## [Stated goal]
Restate the records below word for word.

+++

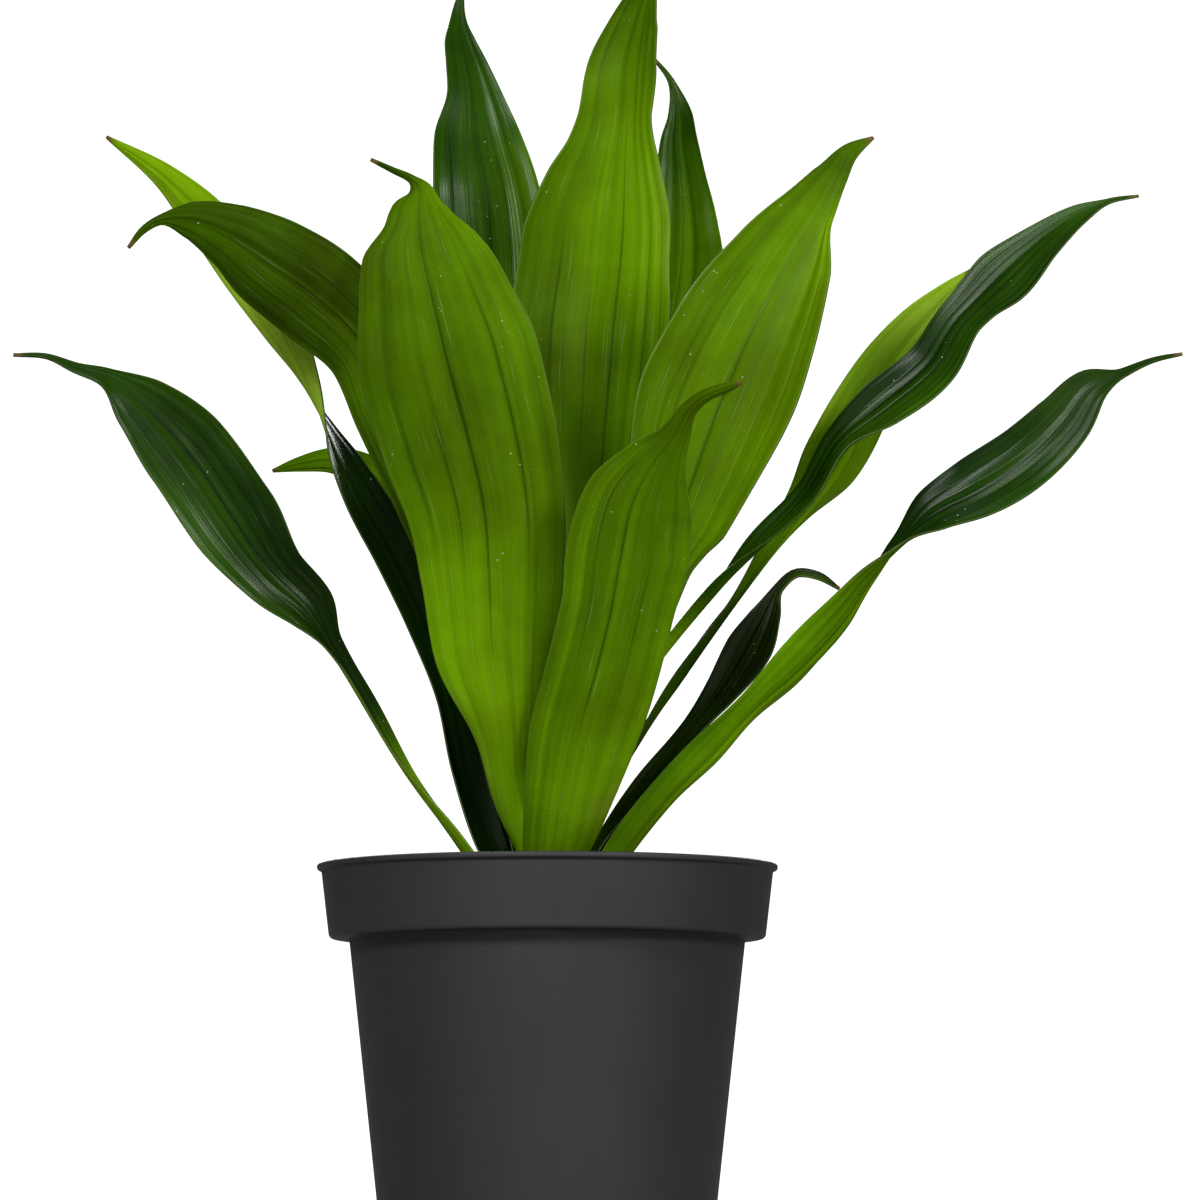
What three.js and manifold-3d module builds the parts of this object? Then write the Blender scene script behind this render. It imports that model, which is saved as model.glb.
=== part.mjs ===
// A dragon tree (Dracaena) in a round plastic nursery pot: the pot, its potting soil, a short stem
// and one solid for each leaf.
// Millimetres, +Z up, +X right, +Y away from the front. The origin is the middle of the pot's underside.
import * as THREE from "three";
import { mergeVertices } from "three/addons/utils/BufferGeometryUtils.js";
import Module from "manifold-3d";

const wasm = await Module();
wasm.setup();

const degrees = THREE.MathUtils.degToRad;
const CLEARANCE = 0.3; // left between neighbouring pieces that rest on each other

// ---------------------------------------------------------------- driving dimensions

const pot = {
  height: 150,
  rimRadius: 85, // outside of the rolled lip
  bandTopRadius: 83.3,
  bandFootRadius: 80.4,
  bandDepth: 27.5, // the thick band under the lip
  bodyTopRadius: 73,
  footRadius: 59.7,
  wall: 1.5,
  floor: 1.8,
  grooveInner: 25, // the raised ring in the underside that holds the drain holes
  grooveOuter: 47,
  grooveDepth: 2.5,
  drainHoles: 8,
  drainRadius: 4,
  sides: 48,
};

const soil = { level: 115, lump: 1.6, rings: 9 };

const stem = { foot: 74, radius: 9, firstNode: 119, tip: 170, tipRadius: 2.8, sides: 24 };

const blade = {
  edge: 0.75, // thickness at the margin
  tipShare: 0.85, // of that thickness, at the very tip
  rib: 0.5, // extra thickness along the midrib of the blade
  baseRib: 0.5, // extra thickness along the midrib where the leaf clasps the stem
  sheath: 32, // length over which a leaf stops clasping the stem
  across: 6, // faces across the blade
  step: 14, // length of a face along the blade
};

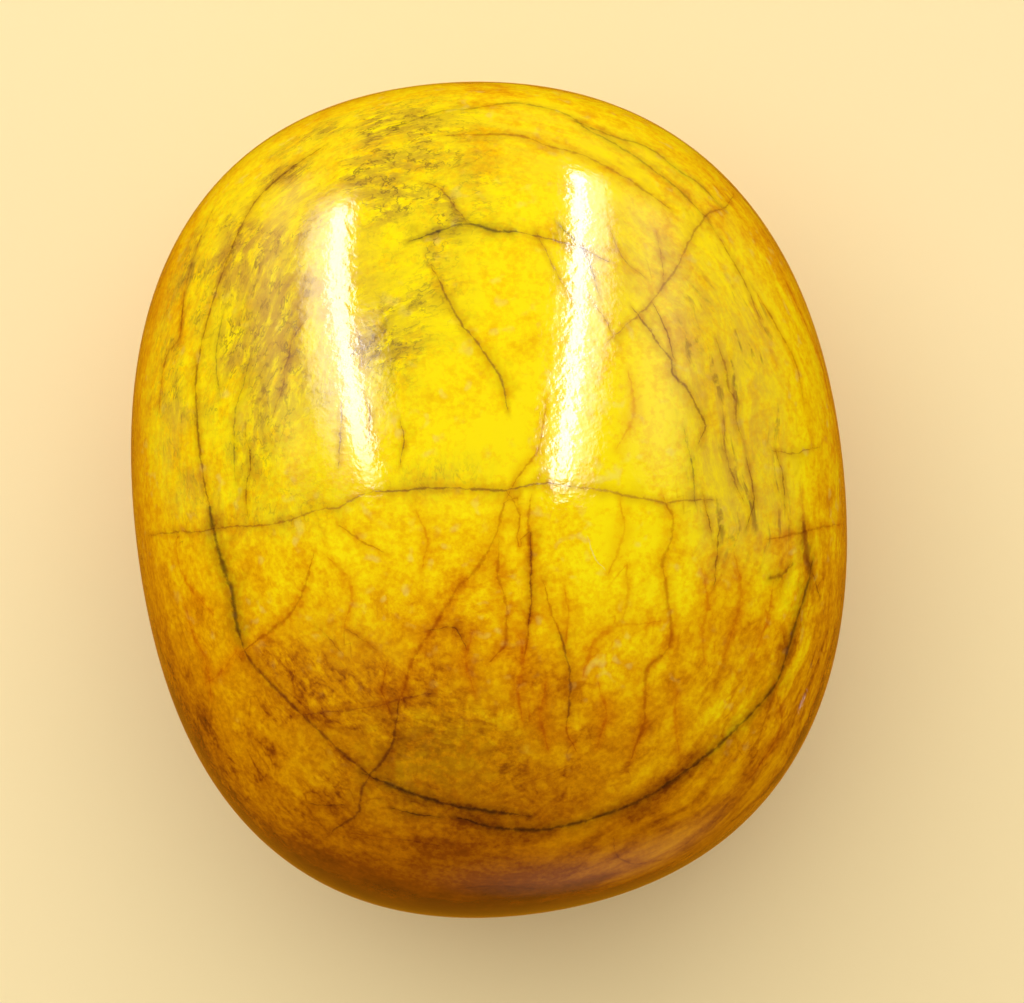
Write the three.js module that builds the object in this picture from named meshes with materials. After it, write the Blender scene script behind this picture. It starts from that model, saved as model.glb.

+++

## [Solution to this problem]
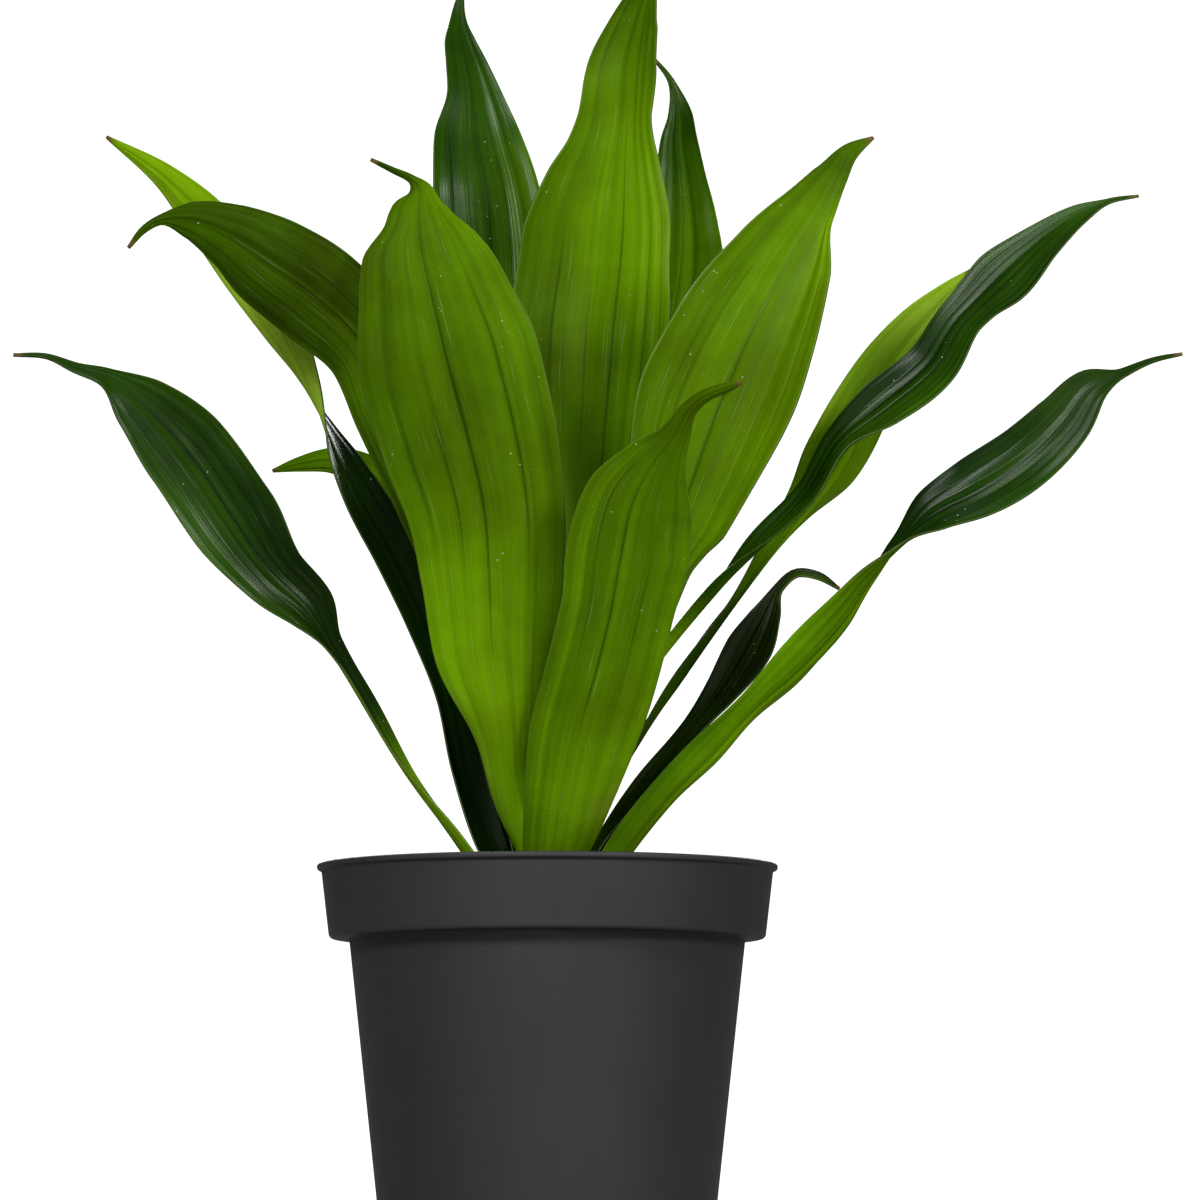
What three.js and manifold-3d module builds the parts of this object? Then write the Blender scene script behind this render. It imports that model, which is saved as model.glb.
=== part.mjs ===
// A dragon tree (Dracaena) in a round plastic nursery pot: the pot, its potting soil, a short stem
// and one solid for each leaf.
// Millimetres, +Z up, +X right, +Y away from the front. The origin is the middle of the pot's underside.
import * as THREE from "three";
import { mergeVertices } from "three/addons/utils/BufferGeometryUtils.js";
import Module from "manifold-3d";

const wasm = await Module();
wasm.setup();

const degrees = THREE.MathUtils.degToRad;
const CLEARANCE = 0.3; // left between neighbouring pieces that rest on each other

// ---------------------------------------------------------------- driving dimensions

const pot = {
  height: 150,
  rimRadius: 85, // outside of the rolled lip
  bandTopRadius: 83.3,
  bandFootRadius: 80.4,
  bandDepth: 27.5, // the thick band under the lip
  bodyTopRadius: 73,
  footRadius: 59.7,
  wall: 1.5,
  floor: 1.8,
  grooveInner: 25, // the raised ring in the underside that holds the drain holes
  grooveOuter: 47,
  grooveDepth: 2.5,
  drainHoles: 8,
  drainRadius: 4,
  sides: 48,
};

const soil = { level: 115, lump: 1.6, rings: 9 };

const stem = { foot: 74, radius: 9, firstNode: 119, tip: 170, tipRadius: 2.8, sides: 24 };

const blade = {
  edge: 0.75, // thickness at the margin
  tipShare: 0.85, // of that thickness, at the very tip
  rib: 0.5, // extra thickness along the midrib of the blade
  baseRib: 0.5, // extra thickness along the midrib where the leaf clasps the stem
  sheath: 32, // length over which a leaf stops clasping the stem
  across: 6, // faces across the blade
  step: 14, // length of a face along the blade
};

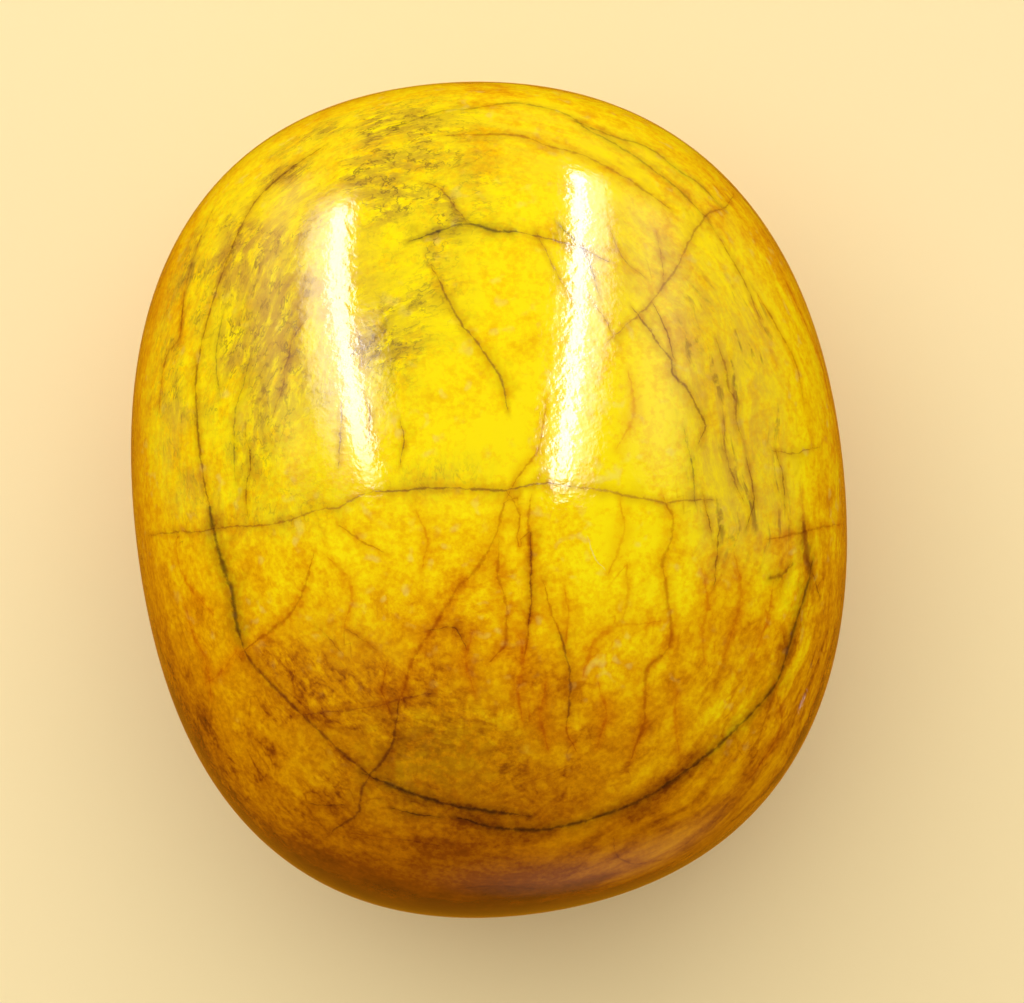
Write the three.js module that builds the object in this picture from named meshes with materials. After it, write the Blender scene script behind this picture. It starts from that model, saved as model.glb.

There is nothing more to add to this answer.